■ SHORT PROBLEM ■
Look through the material and copy each line holding "joints".
═════ PROVIDED RECORDS ═════
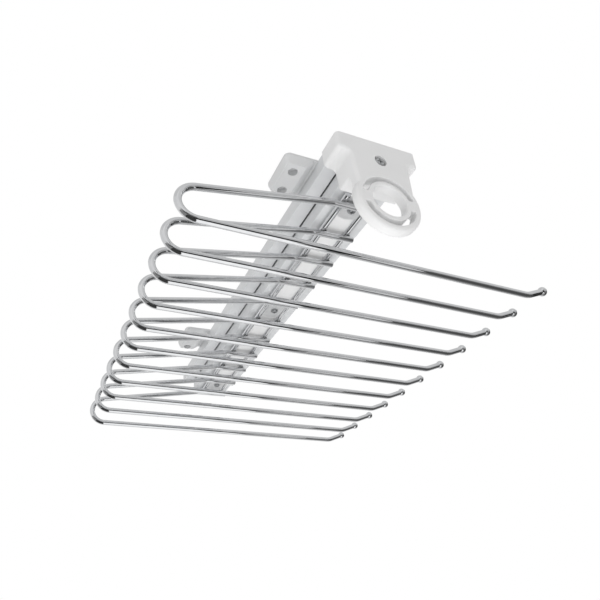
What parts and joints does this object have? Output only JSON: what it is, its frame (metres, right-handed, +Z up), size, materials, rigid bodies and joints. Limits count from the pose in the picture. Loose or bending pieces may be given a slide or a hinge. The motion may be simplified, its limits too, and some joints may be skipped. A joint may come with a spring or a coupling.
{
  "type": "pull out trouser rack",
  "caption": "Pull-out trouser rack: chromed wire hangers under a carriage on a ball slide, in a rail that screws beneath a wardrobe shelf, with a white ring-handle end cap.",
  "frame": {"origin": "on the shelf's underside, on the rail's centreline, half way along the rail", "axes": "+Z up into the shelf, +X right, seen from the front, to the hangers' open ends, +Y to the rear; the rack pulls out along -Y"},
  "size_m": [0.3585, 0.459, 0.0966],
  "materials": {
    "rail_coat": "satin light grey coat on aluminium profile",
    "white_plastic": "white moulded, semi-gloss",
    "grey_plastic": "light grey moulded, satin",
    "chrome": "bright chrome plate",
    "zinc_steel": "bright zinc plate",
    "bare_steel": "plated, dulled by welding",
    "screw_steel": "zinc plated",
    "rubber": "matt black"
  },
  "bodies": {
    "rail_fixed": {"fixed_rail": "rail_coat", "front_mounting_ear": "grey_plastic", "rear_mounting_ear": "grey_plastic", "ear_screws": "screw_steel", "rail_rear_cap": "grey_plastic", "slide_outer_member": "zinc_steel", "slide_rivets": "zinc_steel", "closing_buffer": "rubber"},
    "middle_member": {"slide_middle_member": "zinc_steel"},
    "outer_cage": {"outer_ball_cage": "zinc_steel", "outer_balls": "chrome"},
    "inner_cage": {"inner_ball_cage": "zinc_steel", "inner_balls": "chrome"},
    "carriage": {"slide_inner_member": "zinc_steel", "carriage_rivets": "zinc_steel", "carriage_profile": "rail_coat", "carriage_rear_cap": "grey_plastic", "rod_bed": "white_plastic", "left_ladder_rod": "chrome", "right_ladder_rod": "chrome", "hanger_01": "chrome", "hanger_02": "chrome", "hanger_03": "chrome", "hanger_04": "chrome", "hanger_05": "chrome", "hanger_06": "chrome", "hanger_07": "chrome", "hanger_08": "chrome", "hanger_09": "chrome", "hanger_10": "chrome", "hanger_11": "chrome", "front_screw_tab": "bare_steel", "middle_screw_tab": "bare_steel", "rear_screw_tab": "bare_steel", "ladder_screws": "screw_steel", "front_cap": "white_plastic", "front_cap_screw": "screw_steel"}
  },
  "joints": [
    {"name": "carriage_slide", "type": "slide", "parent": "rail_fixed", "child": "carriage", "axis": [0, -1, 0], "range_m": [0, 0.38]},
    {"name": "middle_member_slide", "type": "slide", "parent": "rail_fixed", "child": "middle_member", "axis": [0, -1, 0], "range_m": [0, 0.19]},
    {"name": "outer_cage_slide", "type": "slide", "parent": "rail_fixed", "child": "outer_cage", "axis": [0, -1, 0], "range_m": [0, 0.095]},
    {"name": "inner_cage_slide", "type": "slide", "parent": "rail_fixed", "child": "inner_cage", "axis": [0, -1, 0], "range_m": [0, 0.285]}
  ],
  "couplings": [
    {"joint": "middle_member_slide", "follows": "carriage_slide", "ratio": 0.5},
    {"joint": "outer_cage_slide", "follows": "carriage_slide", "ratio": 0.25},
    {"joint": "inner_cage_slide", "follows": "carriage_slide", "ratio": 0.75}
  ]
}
═════
═════ PROVIDED RECORDS ═════
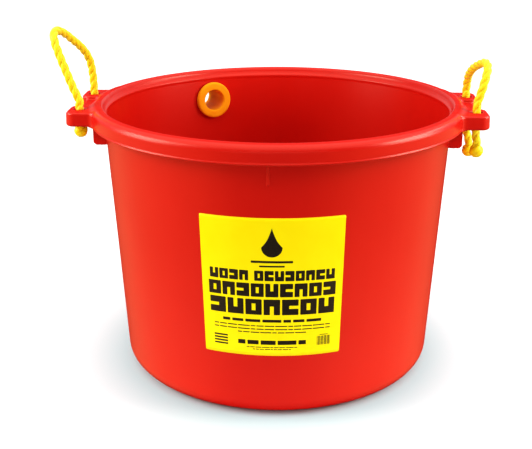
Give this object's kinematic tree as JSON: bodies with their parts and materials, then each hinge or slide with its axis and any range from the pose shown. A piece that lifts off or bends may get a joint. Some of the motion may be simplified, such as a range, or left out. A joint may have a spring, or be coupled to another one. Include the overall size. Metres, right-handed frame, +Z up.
═════
■ THE REPLY ■
What parts and joints does this object have? Output only JSON: what it is, its frame (metres, right-handed, +Z up), size, materials, rigid bodies and joints. Limits count from the pose in the picture. Loose or bending pieces may be given a slide or a hinge. The motion may be simplified, its limits too, and some joints may be skipped. A joint may come with a spring or a coupling.
  "joints": [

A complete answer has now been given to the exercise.